5.1 Communicate with Friends and Family

Politely tell relatives that your child has enough toys and that experiences, consumables (like art supplies), or contributions to a savings account are preferred. Some parents create a “gift wish list” that suggests books, educational subscriptions, or museum passes. This reduces the number of physical toys while still celebrating the occasion.

5.2 The “Thank You, but We Have a Rule” Approach

When a guest arrives with an unexpected toy, accept it graciously, but explain that your family follows a one-in-one-out rule. Later, you can donate the duplicate or less-loved item. The child does not need to see the exchange happen—do it discreetly.

5.3 Host a Toy Swap

How to Avoid Toy Clutter: A Practical Guide for Parents

Organize a quarterly toy swap with neighbors, school friends, or community groups. Each child brings gently used toys and trades them for “new” ones. This is a fun, social, and clutter-free way to refresh the play collection without spending money or adding to landfills.
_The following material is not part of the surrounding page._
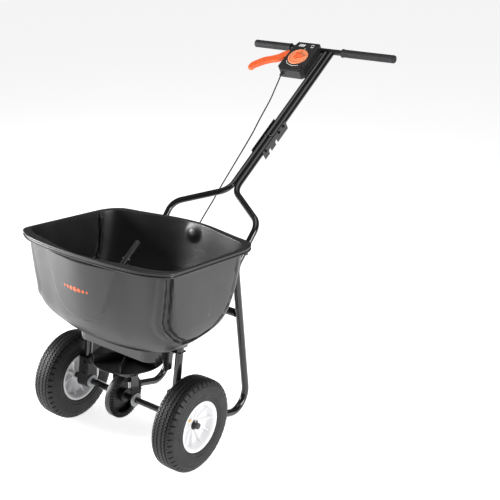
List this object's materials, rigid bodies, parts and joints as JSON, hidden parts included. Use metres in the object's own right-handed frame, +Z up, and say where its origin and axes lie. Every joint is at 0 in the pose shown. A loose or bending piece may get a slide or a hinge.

6. Address Digital and "Freebie" Toys

In addition to physical toys, many families accumulate promotional items from fast-food restaurants, party favors, and cheap trinkets from goodie bags. These tiny items are notorious clutter magnets.

6.1 The Party Favor Strategy

Before attending a birthday party, set expectations: your child can choose one or two favorite items from the goodie bag, and the rest go straight to the recycling or donation bin. Alternatively, you can ask the host to skip physical party favors altogether in favor of a group activity like a craft or a book.

6.2 Create a “Freebie” Limit

Keep a small container for little treasures like Happy Meal toys, stickers, and random prizes. Once the container is full, your child must decide which ones to keep and which to part with. This teaches prioritization and prevents those tiny objects from spreading under couches and behind bookshelves.

6.3 Be Firm with Impulse Purchases

Retail stores display cheap toys at eye level for children. Teach your child the “wait 24 hours” rule: if they still want the toy after a day, they can ask for it as part of a birthday or holiday present. Most impulse desires fade, and you avoid yet another plastic object.

7. Maintain the System Long-Term

Avoiding toy clutter is not a one-time project; it is a lifestyle. Over time, your child’s interests will change, and your storage needs will evolve. Here is how to sustain your efforts.

7.1 Seasonal Declutter Sessions

Twice a year (before major gift-giving events like birthdays and holidays), go through every toy. Have three boxes: Keep, Donate, Trash. Be ruthless. Involve the child for items they have outgrown. Use this opportunity to re-rotate the active selection.

7.2 Audit Your Own Buying Habits

Parents often buy toys to fill emotional needs—their own nostalgia, guilt for being busy, or desire to see a child smile. Recognize these triggers. Instead of buying a toy, spend quality time playing with what you already have. That is worth more than any new gadget.

7.3 Celebrate the Open Space

Finally, remind yourself why you are doing this. A clutter-free home is a calm home. Your child will have room to spread out, concentrate, and imagine. You will spend less time cleaning and more time connecting. The avoidance of toy clutter is, at its heart, an act of love—for your child, your home, and your sanity.

Conclusion

Toy clutter is not inevitable. With a mindset shift toward quality over quantity, smart storage solutions, consistent routines, and proactive gift management, you can create a play environment that brings joy instead of stress. Start small: pick one shelf or one category of toys today. Implement the one-in-one-out rule. Involve your child. Within weeks, you will notice a difference—not just in the state of your floors, but in the peace of your home. The goal is not a sterile, toy-free space, but a curated, intentional collection that supports your child’s development and your family’s well-being. Avoid the clutter, and you will discover the freedom of less.